The best film I've seen this year, this great first effort by writer/director Cary Fukunaga is, literally, a mind blower!! Winner of the Directing and Cinematography Awards at this year's Sundance, this realistic masterpiece will stay with you, as I like to say, long after the lights come up.

The plot follows 2 separate story lines that later converge. The first follows Casper/"Willy" (new comer Edgar Flores), a member of the Mara Salvatrucha gang based in Tapachula, Mexico as he is about to bring in a new recruit: 12-year-old "Smiley" (Kristyan Ferrer). The second follows Sayra (Paulina Gaitlan), a Honduras teenager, about to join forces with her father (whom she barely knows) and uncle in Mexico to immigrate on the tops of trains to New Jersey. Her father was deported and is trying to reunite his family in The States. How these stories collide is both equally thrilling and heartbreaking.

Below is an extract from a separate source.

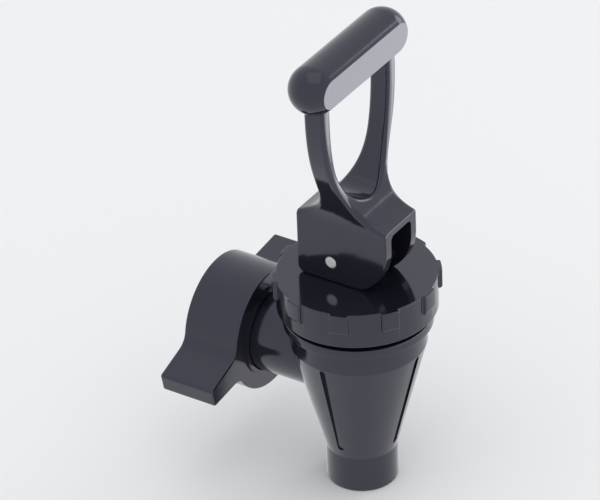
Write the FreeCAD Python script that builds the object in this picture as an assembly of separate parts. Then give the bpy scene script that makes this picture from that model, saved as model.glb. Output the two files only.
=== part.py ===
import FreeCAD, Part
import math
import os

from FreeCAD import Vector

# Drain tap for a hot water tank: lift stem, return spring, pull lever, captive wing nut.
# Millimetres. Shapes are drawn about the outlet axis with zero height at the outlet mouth,
# then moved so that the origin is the centre of the gasket face that meets the tank.

# Position of the tank face
reach = 34.2
inlet_height = 34.2

# Fits, and how far a cutter passes the face that it opens
beyond = 1.0
run_clear = 0.06
loose_clear = 0.3
slip_clear = 0.1
flat_clear = 0.05

# Two places closer than this are the same place
tiny = 0.01

# Body, one moulding
nozzle_r = 8.9
nozzle_bore_r = 6.9
nozzle_length = 9.7
nozzle_round = 0.4
cone_top_r = 16.9
cone_height = 30.3
body_wall = 2.6
collar_height = 5.8
flange_r = 18.55
flange_thick = 1.2
flange_round = 0.4
neck_r = 16.7
seat_height = 24.0
seat_rise = 1.0
seat_land = 1.2
groove_width = 1.7
groove_shallow = 0.4
groove_deep = 1.0
groove_pit_depth = 0.7
groove_from = 2.4
groove_count = 4

# Inlet tube and its sealing parts
tube_r = 10.5
tube_bore_r = 7.6
gasket_thick = 2.0
gasket_r = 11.9
ring_groove_depth = 1.2
ring_thick = 1.3
ring_r = 12.0
ring_split = 2.4

# Wing nut, female three quarter inch pipe thread with its helix left out
nut_r = 15.84
nut_past_face = 6.7
nut_length = 15.2
nut_web = 3.2
nut_lip_r = 11.9
nut_lip_rise = 0.6
nut_relief_past_face = 0.1
thread_major_r = 13.22
thread_relief_extra = 0.6
nut_turn = 12.8
nut_edge_round = 0.4
wing_tip = 27.0
wing_root_thick = 7.6
wing_tip_thick = 5.0
wing_root_fillet = 4.0
wing_corner_round = 0.7

# Bonnet cap
cap_gap = 1.8
cap_height = 10.55
cap_r = 19.85
cap_plate = 3.2
cap_edge_round = 0.35
lobe_count = 10
lobe_phase = 22.0
lobe_r = 20.75
lobe_width = 4.6
lobe_height = 5.2
lobe_round = 0.5
lobe_blend = 0.35
lobe_foot_round = 0.7

# Seal, slip ring, bush, washers and spring
slip_ring_thick = 0.7
rim_thick = 1.7
bell_wall = 1.3
bell_plug_over_seat = 0.5
bell_plug_height = 5.0
bell_belly_r = 8.9
bell_belly_height = 9.2
bell_waist_r = 8.2
bell_waist_height = 17.0
bell_shoulder_r = 12.4
bell_shoulder_drop = 4.0
foot_r = 4.1
foot_thick = 1.9
foot_floor = 1.5
foot_neck_r = 2.3
foot_neck = 1.6
bush_r = 4.6
bush_flange_r = 7.0
bush_flange_thick = 1.3
bush_sink = 0.4
washer_r = 6.4
washer_thick = 0.5
spring_r = 5.0
spring_wire = 1.2
spring_active_turns = 6.0
spring_end_turns = 1.0
spring_steps = 8

# Stem and lever pivot
stem_r = 3.0
stem_collar_r = 6.0
stem_collar_thick = 1.5
eye_r = 3.9
eye_top_rise = 1.6
pin_r = 1.7
pin_behind_axis = 2.9
pin_above_cap = 5.4
pin_end_sink = 0.15
pin_chamfer = 0.25

# Lever, one moulding
box_half = 7.1
box_front = 13.0
box_rear = 12.4
box_side_wall = 2.6
box_top_wall = 1.9
channel_round = 1.4
cam_r = 6.0
cam_forward = 4.1
nose_r = 14.0
box_top = 18.3
rear_low_round = 2.0
rear_top_drop = 0.9
flare_front_lean = Vector(0, 8.0, 1.95)
flare_front_pull = 11.5
flare_front_height = 18.35
flare_rear_lean = Vector(0, -6.0, 2.75)
flare_rear_pull = 12.5
flare_rear_height = 17.0
arm_front = 2.6
arm_rear = 3.3
arm_outer = 16.3
arm_inner = 12.9
arm_root = 16.0
arm_root_pull = 10.5
arm_straight = 52.5
arm_straight_pull = 24.0
hole_low = 23.2
hole_low_pull = 6.5
hole_straight = 50.5
hole_straight_pull = 20.0
arm_round = 1.2
box_round = 0.5
grip_r = 6.3
grip_half = 14.9
grip_above_cap = 59.15
grip_offset = 0.6
grip_facet = 5.1

# Heights above the outlet mouth that follow from the sizes above
cone_top = nozzle_length + cone_height
flange_base = cone_top + collar_height
flange_top = flange_base + flange_thick
cap_base = flange_top + cap_gap
cap_top = cap_base + cap_height
plate_base = cap_top - cap_plate
slip_base = plate_base - slip_ring_thick
neck_top = slip_base - rim_thick
chamber_floor = seat_height - seat_rise
foot_base = seat_height + foot_floor
collar_base = foot_base + foot_thick + foot_neck
collar_top = collar_base + stem_collar_thick
bush_base = plate_base - bush_flange_thick
spring_base = collar_top + washer_thick
spring_top = bush_base - washer_thick
pin_z = cap_top + pin_above_cap
lever_base = cap_top + flat_clear
grip_z = cap_top + grip_above_cap
tube_end = reach - gasket_thick
nut_back = reach + nut_past_face
nut_front = nut_back - nut_length
web_back = nut_front + nut_web
ring_front = web_back + flat_clear
cone_slope = (cone_top_r - nozzle_r) / cone_height


def cone_radius(z):
    return nozzle_r + cone_slope * (z - nozzle_length)


def upright(r, low, high):
    return Part.makeCylinder(r, high - low, Vector(0, 0, low), Vector(0, 0, 1))


def along_y(r, front, back):
    return Part.makeCylinder(r, back - front, Vector(0, front, inlet_height), Vector(0, 1, 0))


def along_x(r, half, y, z):
    return Part.makeCylinder(r, 2 * half, Vector(-half, y, z), Vector(1, 0, 0))


def block(x, y, z):
    size = (x[1] - x[0], y[1] - y[0], z[1] - z[0])
    return Part.makeBox(*size, Vector(x[0], y[0], z[0]))


def turned(outline):
    """A solid turned about the outlet axis from radius and height pairs."""
    corners = [Vector(r, 0, z) for r, z in outline]
    face = Part.Face(Part.makePolygon(corners + corners[:1]))
    return face.revolve(Vector(0, 0, 0), Vector(0, 0, 1), 360)


def bezier(*poles):
    curve = Part.BezierCurve()
    curve.setPoles(list(poles))
    return curve.toShape()


def line(a, b):
    return Part.makeLine(a, b)


def arc(a, middle, b):
    return Part.Arc(a, middle, b).toShape()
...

The story telling is top notch and the beauty of the 35mm print is breathtaking! The director was inspired by a 2003 story in which 80 illegal immigrants were locked inside a truck and abandoned resulting in 19 deaths. To affect the realism, he rode the trains for days.

The experience will provide a view of modern day Mexico that will have you rethinking your position on such issues as gang violence and immigration by putting you squarely in the middle of this culture in a way few films have ever done. These are people who will risk everything to better their lot in life-no matter the odds.

It continuously galls me that the endless stream of Hollywood dreck rakes in dollar after dollar while films such as this struggle to find an audience. "Sin Nombre" (which means "the nameless") has already opened in limited release. If you can't see it in a theater, put it at the top of your Netflix list.